I decided to mix things up a bit and go with the Jillian Micheals yoga (try it here). I am so glad I did! It felt so good to focus on breathing and strengthening my core and I feel so much more centered afterwards. Not to mention it was a FABULOUS workout. If you want to try it out go here. I found it pinned on Pinterest linked to Youtube. I'll leave yo with one last thought. I love this quote because it is something I consciously work on everyday! The source is listed on the picture.
11.14.13Today was a great workout! I didn't realize how sore I was until I got past the warm up. Then boy was I feeling it! It hurt so good baby! I am loving the way I feel as I continue working out and being more aware of what I put in my body. Today I am going to focus on increasing my water intake. I have slacked off a little on the amount I drink each day and notice a huge difference on how I feel and the way my skin looks. This healthy thing is a juggling act I haven't quite figured out how to keep going at this point.
Today I am going to start this "30 Day Plank Challenge" I found on Pinterest. I am going to have to do some digging on the source, The pin I found was just to the picture. So, if you know the origin just let me know and I will put credit where credit is due. ***I am relatively new to this blogging thing and don't know all the in's and out's of edicit. My intention is not to "steal" anyone's work, but instead to compile in one place things that inspire me and push me to do/be better. So, if you see a mis- step feel free to let me know, but be kind. no need for rude-ness. ***
Anyway, Here's to another day of successes!
(found on Pinterest)
Have you every had one of those moments where you just didn't want to do something you promised yourself you would?

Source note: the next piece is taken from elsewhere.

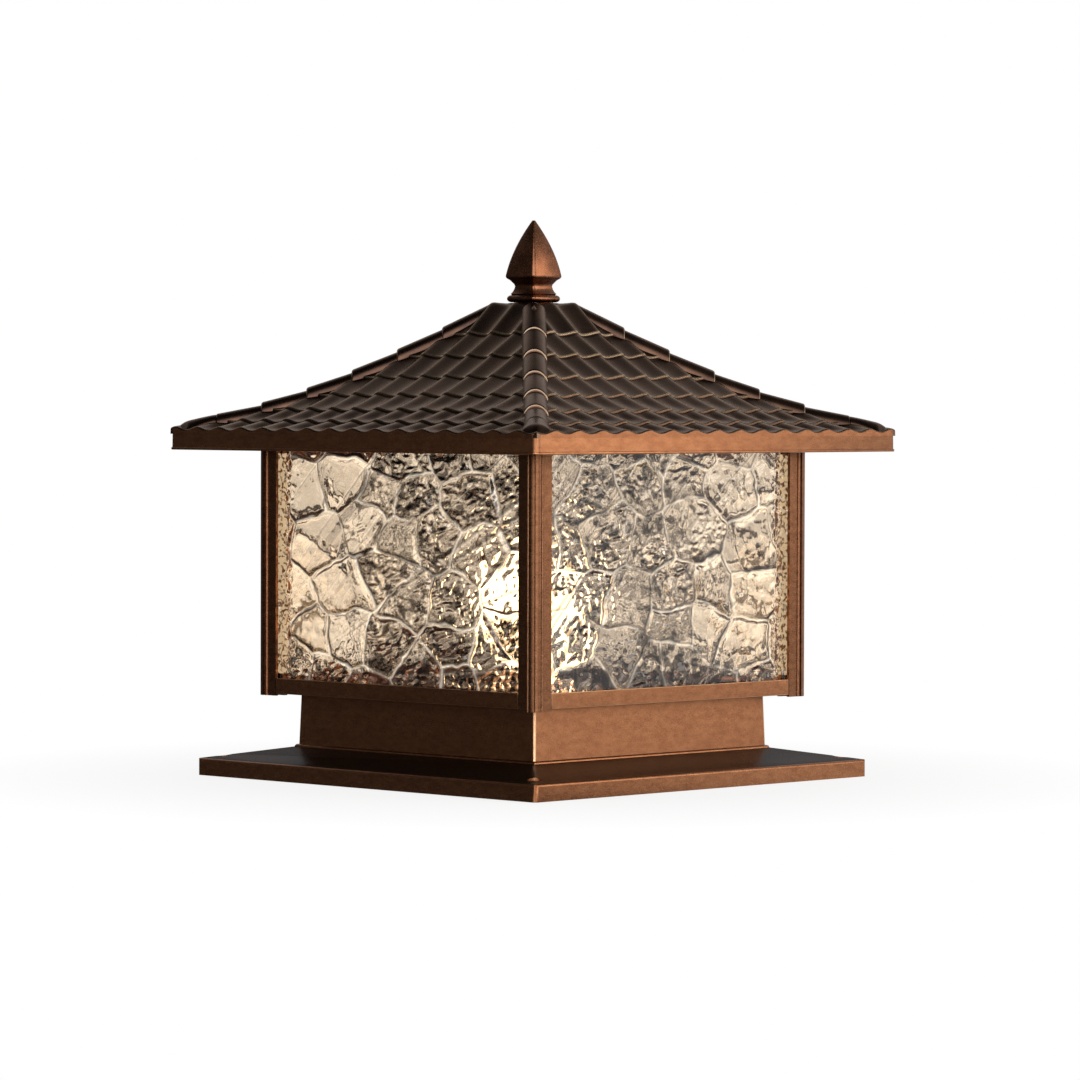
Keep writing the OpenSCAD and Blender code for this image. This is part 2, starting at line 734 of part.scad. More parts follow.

Man, I sure hope I'm not the only one!! Don't get me wrong, I had a good workout, ate pretty good (until Cafe Rio seduced me with a Sweet Pork Salad). Yup! I admit, I can't turn one of those down yet. But, it's a salad, right!?! haha, yup, that's what I'm going with, it's a salad! Ok, back on topic, I just didn't want to sit down and write, or type in this case, about the day. That darn inner voice tried persuading me to just sit and relax in the quiet, with no children's noises. But, I stopped, took a deep breath and said no I made a commitment to write every day and I am going to stick with it! Curse you lazy voice!
I will stick with it!
I will overcome!
I will win!
I am strong!
I will look back a year from now and be happy I made the choice to to just do it!
Today was a crazy day. Which I'm not sure why it stands out as crazy, I have 4 young children so what day isn't, right? One of the the out of the ordinary things that happened was our computer had to go in for maintenance so I couldn't do my normal workout. See our computer is hooked up through our t.v. and is the brains to all things media, including my 30 day shred workout. So keeping with my workout 5 days a week and not wanting to workout on Saturday I did a quick 20 jumping jacks, 20 push ups, 20 wide leg squats, 20 fast squats and 20 crunches. Just the little workout I needed before shower and bed.
11.11.13I have come to the sad realization that I have found excuses the last few weeks as to why I can't/shouldn't/don't work out. But, I do know that nothing comes for free. I have to work, make time and have "NO EXCUSES". Which was my motto for the year and I haven't quite lived up to it as well as I would have liked. If I were to base my execution on my goals for the year I would say about 50%. When I'm on and focusing on them I give it my all. However, there were times this year that I didn't focus on them at all and gave way to some of my demons. But, I am human and make mistakes and I'm realigning those goals and attitude. I'm a work in progress I tell ya!
I didn't write about day 4 or 5 and today I finished day 6 of 30 day shred. Today I felt so much stronger than I did on day 1. I was able to push a little harder and finish all of the exercises, with only one break of 5 seconds on the push ups(which I still do on my knees) !!!
(found on Pinterest with no link)
Day three of 30 Day Shred is in the books! Man does it feel good! I am already getting through the workout much better than I did on day 1. In fact I couldn't even finish Day 1, pathetic? Maybe, but it was what it was and I am already stronger than I was three days ago! I have really made a conscience effort to treat my body better. Like I said yesterday, it isn't always easy, the first few days are always the most difficult. So I am focusing on my mind believing that I can be healthy, I can have a good workout and I will reach my goals. I am part of a group of ladies that are working to reach fitness goals and yesterday one of them posted her mirror in her bedroom and it is covered with positive sayings, her goals and pictures. It is the last thing she sees every night and the first thing in the morning. I am adding to my goals this week getting something similar put together. I'll post pic's when it's done.